- [Instructions to follow]
Copy exactly the lines from the one containing "obj.parent = None" through the one containing "TURN = 2 * math.pi", both included, and nothing else.

- [Dataset extract]
* * * * * * * * *

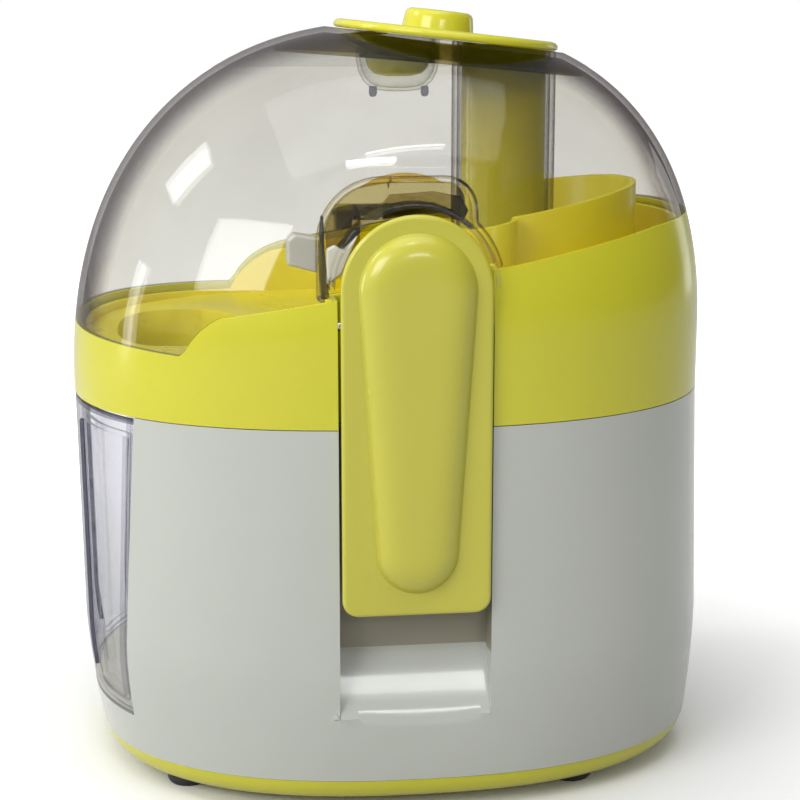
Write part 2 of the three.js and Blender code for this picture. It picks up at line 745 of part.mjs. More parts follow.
function makeBrush(side) {
  const y0 = side > 0 ? 10 : -22;
  return block(AXIS_X - 3, AXIS_X + 3, y0, y0 + 12, 76, 82);
}

function makeBrushHolder(side) {
  const y0 = side > 0 ? 12.5 : -26.5;
  const y1 = y0 + 14;
  const box = block(AXIS_X - 4.8, AXIS_X + 4.8, y0, y1, 74.2, 83.8);
  const foot = block(AXIS_X - 4.8, AXIS_X + 4.8, side > 0 ? 12.8 : -16.5, side > 0 ? 16.5 : -12.8, 65.8, 75);
  return cut(join(box, foot), block(AXIS_X - 3.3, AXIS_X + 3.3, y0 - 1, y1 + 1, 75.7, 82.3));
}

function makeFan() {
  const hub = tube(AXIS_X, 0, 40, 52, 7.5, 4.25, 24);
  const disc = tube(AXIS_X, 0, 50.4, 52, 27, 7, 28);
  const blades = [];
  for (let i = 0; i < 7; i++) {
    const geometry = new THREE.BoxGeometry(19.5, 1.4, 11);
    geometry.translate(16.5, 0, 46);
    geometry.rotateZ((2 * Math.PI * i) / 7);
    geometry.translate(AXIS_X, 0, 0);
    blades.push(solidOf(geometry));
  }
  return join(hub, disc, ...blades);
}

const makeBolt = (x) =>
  join(rod(AXIS_X + x, 0, 58, 61.7, 3.6, 6), rod(AXIS_X + x, 0, 60, 143, 1.9, 8));

function makeGrommet(x, y) {
  return rod(AXIS_X + x, y, 139.4 + GAP, SEAM - 4 - GAP, 5.4, 12);
}

// ---------- switch ----------
const makeKnob = () => {
  const grip = new THREE.BoxGeometry(7, 26, 7);
  grip.translate(0, 0, 10);
  return facing(knobPlace, join(rod(0, 0, 0.6, 6.5, 15, 36), rod(0, 0, 6.5, 8, 15, 36, 13.5), solidOf(grip)));
};
const makeSpindle = () => facing(knobPlace, rod(0, 0, -9, 0.3, 3, 16));
function makeSwitch() {
  const body = new THREE.BoxGeometry(26, 26, 18);
  body.translate(0, 0, -9.5 - GAP - 9);
  const collar = rod(0, 0, -10, -HOUSING_WALL - 0.9, 7, 20);
  return facing(knobPlace, cut(join(solidOf(body), collar), rod(0, 0, -12, 0, 3.4, 16)));
}

// ---------- cord gland ----------
const makeGland = () =>
  facing(glandPlace, cut(join(rod(0, 0, -4.4, 2, 6, 20), rod(0, 0, 0.7, 2.8, 8.4, 20)), rod(0, 0, -10, 10, 4.1, 20)));

// ---------- latch ----------
function makeLatch() {
  const centre = LATCH_TOP - LATCH_HALF;
  const corner = 6;
  const plate = new THREE.Shape();
  plate.moveTo(-LATCH_HALF + corner, LATCH_BOTTOM);
  plate.lineTo(LATCH_HALF - corner, LATCH_BOTTOM);
  plate.quadraticCurveTo(LATCH_HALF, LATCH_BOTTOM, LATCH_HALF, LATCH_BOTTOM + corner);
  plate.lineTo(LATCH_HALF, centre);
  plate.absarc(0, centre, LATCH_HALF, 0, Math.PI, false);
  plate.lineTo(-LATCH_HALF, LATCH_BOTTOM + corner);
  plate.quadraticCurveTo(-LATCH_HALF, LATCH_BOTTOM, -LATCH_HALF + corner, LATCH_BOTTOM);
  const base = slab(plate, -LATCH_FACE, -LATCH_FACE + LATCH_PLATE, 8);
  const ears = [-1, 1].map((side) => {
    const x0 = side > 0 ? 16 : -20;
    return bar([[-103, 178], [-95.5, 184], [-94, 190], [-95.5, 195], [-103, 201]], x0, x0 + 4);
  });
  const tooth = bar([[-103, 172], [-95.4, 173.5], [-95.4, 176], [-103, 180]], -10, 10);
  const switchRib = block(-3, 3, -103, -CHANNEL_BACK - 6, 112, 120);
  return cut(
    join(base, makeGrip(), ...ears, tooth, switchRib),
    rodX(-30, 30, LATCH_PIN_Y, LATCH_PIN_Z, PIN_BORE),
  );
}

// The raised thumb-shaped grip: three shrinking layers of one outline.
function makeGrip() {
  const outline = (inset) => {
    const shape = new THREE.Shape();
    const top = 21.4 - inset;
    const bottom = 15 - inset;
    shape.moveTo(top, 202.5);
    shape.absarc(0, 202.5, top, 0, Math.PI, false);
    shape.lineTo(-bottom, 106);
    shape.absarc(0, 106, bottom, Math.PI, 2 * Math.PI, false);
    return shape;
  };
  const layer = (inset, out) => slab(outline(inset), -LATCH_FACE - out, -LATCH_FACE + 0.5, 8);
  return join(layer(0, 3.4), layer(3, 6));
}

const makeLatchPin = () =>
  rodX(-CHANNEL_HALF - 1.8, CHANNEL_HALF + 1.8, LATCH_PIN_Y, LATCH_PIN_Z, PIN_R, 12);
const makeHingePin = () => rodX(HINGE_X - 25, HINGE_X + 25, HINGE_Y, HINGE_Z, PIN_R, 12);

// ---------- interlock ----------
const makePlunger = () =>
  join(
    rodAlongY(0, -CHANNEL_BACK - 5.6, -73, PLUNGER_Z, 2.6),
    rodAlongY(0, -78.6, -76.6, PLUNGER_Z, 4.4),
  );
const makeSpring = () =>
  cut(rodAlongY(0, -76.3, -71.9, PLUNGER_Z, 4.2), rodAlongY(0, -90, -70, PLUNGER_Z, 3));
function makeMicroswitch() {
  const body = block(-10, 10, -71.6, -65, PLUNGER_Z - 8, PLUNGER_Z + 8);
  const legs = [-1, 1].map((side) => {
    const x0 = side > 0 ? 6 : -9;
    return block(x0, x0 + 3, -82.7, -66, PLUNGER_Z - 8, PLUNGER_Z + 8);
  });
  return join(body, ...legs);
}

// ---------- pulp container ----------
function makeContainer() {
  const back = BAY_BACK - 1;
  const heights = [BAY_FLOOR + 0.4, 42, 60, 100, SEAM - 1];
  const outer = envelope(heights, 0.3).intersect(bayPrism(-0.5, 20, back));
  const inner = envelope([BAY_FLOOR, 42, 60, 100, 170], CONTAINER_WALL + 0.3).intersect(
    cut(bayPrism(-0.5 - CONTAINER_WALL, 20, back - CONTAINER_WALL), block(-150, 0, -80, 80, 0, BAY_FLOOR + 3)),
  );
  const pockets = [-1, 1].map((side) => pocket(side, 0));
  const pocketWalls = [-1, 1].map((side) => pocket(side, CONTAINER_WALL));
  return cut(outer, cut(inner, ...pocketWalls), ...pockets);
}

// A finger pocket beside the grip band, with a shallow relief below it. Grown by grow.
function pocket(side, grow) {
  const y0 = side > 0 ? GRIP_HALF - grow : -62 - grow;
  const y1 = side > 0 ? 62 + grow : -GRIP_HALF + grow;
  return join(
    block(-145, -112.5 + grow, y0, y1, 99 - grow, 146 + grow),
    block(-145, -120.5 + grow, y0, y1, 42 - grow, 100),
  );
}

// ---------- assembly ----------
const juicer = new THREE.Group();

function addPiece(name, solid, material) {
  const plain = solid.asOriginal().simplify(SMALLEST_FEATURE);
  const mesh = new THREE.Mesh(geometryOf(plain), material);
  mesh.name = name;
  juicer.add(mesh);
}

addPiece("motor_housing", makeHousing(), WHITE);
addPiece("base_pan", makeBasePan(), YELLOW);
for (const [end, [x, y]] of [["left", FOOT_LEFT], ["right", FOOT_RIGHT]]) {
  addPiece(`foot_front_${end}`, makeFoot(x, -y), RUBBER);
  addPiece(`foot_rear_${end}`, makeFoot(x, y), RUBBER);
}
for (const [end, [x, y]] of [["left", BOSS_LEFT], ["right", BOSS_RIGHT]]) {
  addPiece(`base_screw_front_${end}`, makeBaseScrew(x, -y), STEEL);
  addPiece(`base_screw_rear_${end}`, makeBaseScrew(x, y), STEEL);
}
addPiece("collar", makeCollar(), YELLOW);
addPiece("collector", makeCollector(), YELLOW);
addPiece("lid_dome", makeLid(), CLEAR);
addPiece("pusher_stem", makePusherStem(), YELLOW);
addPiece("pusher_cap", makePusherCap(), YELLOW);

addPiece("basket_hub", makeBasketHub(), WHITE);
addPiece("grater_disc", makeGrater(), STEEL);
addPiece("filter_cone", makeFilterCone(), STEEL);
addPiece("basket_rim", makeBasketRim(), WHITE);

addPiece("drive_coupling", makeCoupling(), BLACK);
addPiece("motor_shaft", makeShaft(), STEEL);
addPiece("shaft_seal", makeSeal(), RUBBER);
addPiece("upper_bearing", makeBearing(129.4), STEEL);
addPiece("lower_bearing", makeBearing(61.9), STEEL);
addPiece("upper_bracket", makeUpperBracket(), IRON);
addPiece("lower_bracket", makeLowerBracket(), IRON);
addPiece("stator_core", makeStator(), IRON);
addPiece("field_coil_front", makeCoil(-1), COPPER);
addPiece("field_coil_rear", makeCoil(1), COPPER);
addPiece("rotor_core", makeRotorCore(), IRON);
addPiece("rotor_winding", makeRotorWinding(), COPPER);
addPiece("commutator", makeCommutator(), COPPER);
for (const [end, side] of [["front", -1], ["rear", 1]]) {
  addPiece(`brush_${end}`, makeBrush(side), CARBON);
  addPiece(`brush_holder_${end}`, makeBrushHolder(side), BRASS);
}
addPiece("cooling_fan", makeFan(), BLACK);
BOLTS.forEach((x, i) => addPiece(`motor_bolt_${i + 1}`, makeBolt(x), STEEL));
GROMMETS.forEach(([x, y], i) => addPiece(`motor_grommet_${i + 1}`, makeGrommet(x, y), RUBBER));

addPiece("speed_knob", makeKnob(), YELLOW);
addPiece("switch_spindle", makeSpindle(), BLACK);
addPiece("speed_switch", makeSwitch(), BLACK);
addPiece("cord_gland", makeGland(), RUBBER);

addPiece("front_latch", makeLatch(), YELLOW);
addPiece("latch_pin", makeLatchPin(), STEEL);
addPiece("hinge_pin", makeHingePin(), STEEL);

addPiece("interlock_plunger", makePlunger(), BLACK);
addPiece("interlock_spring", makeSpring(), STEEL);
addPiece("interlock_switch", makeMicroswitch(), BLACK);

addPiece("pulp_container", makeContainer(), SMOKE);

export default juicer;
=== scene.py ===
"""The looks of a centrifugal juicer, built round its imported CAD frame.

Lengths in this file are millimetres in the frame's axes unless a comment says otherwise: sheets of
points become metres when they are made into meshes. -X is the container end, +X the spout end, -Y
the front with the latch, +Z up.
"""

import json
import math

import bmesh
import bpy
from mathutils import Matrix, Vector


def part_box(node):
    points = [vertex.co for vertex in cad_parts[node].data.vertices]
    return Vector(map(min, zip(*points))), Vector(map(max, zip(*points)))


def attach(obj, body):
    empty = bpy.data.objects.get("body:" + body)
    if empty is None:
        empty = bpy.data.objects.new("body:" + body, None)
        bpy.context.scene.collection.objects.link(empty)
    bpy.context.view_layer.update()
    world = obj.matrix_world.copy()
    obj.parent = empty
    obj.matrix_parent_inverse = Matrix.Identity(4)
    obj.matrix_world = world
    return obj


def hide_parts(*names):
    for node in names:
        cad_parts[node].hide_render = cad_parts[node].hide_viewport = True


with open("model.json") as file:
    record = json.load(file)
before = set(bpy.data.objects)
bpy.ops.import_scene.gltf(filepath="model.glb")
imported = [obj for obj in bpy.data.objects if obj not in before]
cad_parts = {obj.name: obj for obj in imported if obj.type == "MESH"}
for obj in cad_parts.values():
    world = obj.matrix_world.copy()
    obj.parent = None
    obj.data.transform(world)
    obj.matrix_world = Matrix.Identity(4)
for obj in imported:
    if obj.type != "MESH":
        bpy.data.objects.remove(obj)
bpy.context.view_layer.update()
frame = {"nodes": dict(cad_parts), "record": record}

MM = 0.001
TURN = 2 * math.pi


def corners(node):
    """A CAD node's lowest and highest corners in millimetres."""
    return [[round(v / MM, 3) for v in corner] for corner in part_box(node)]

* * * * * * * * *

- [Exercise result]
    obj.parent = None
    obj.data.transform(world)
    obj.matrix_world = Matrix.Identity(4)
for obj in imported:
    if obj.type != "MESH":
        bpy.data.objects.remove(obj)
bpy.context.view_layer.update()
frame = {"nodes": dict(cad_parts), "record": record}

MM = 0.001
TURN = 2 * math.pi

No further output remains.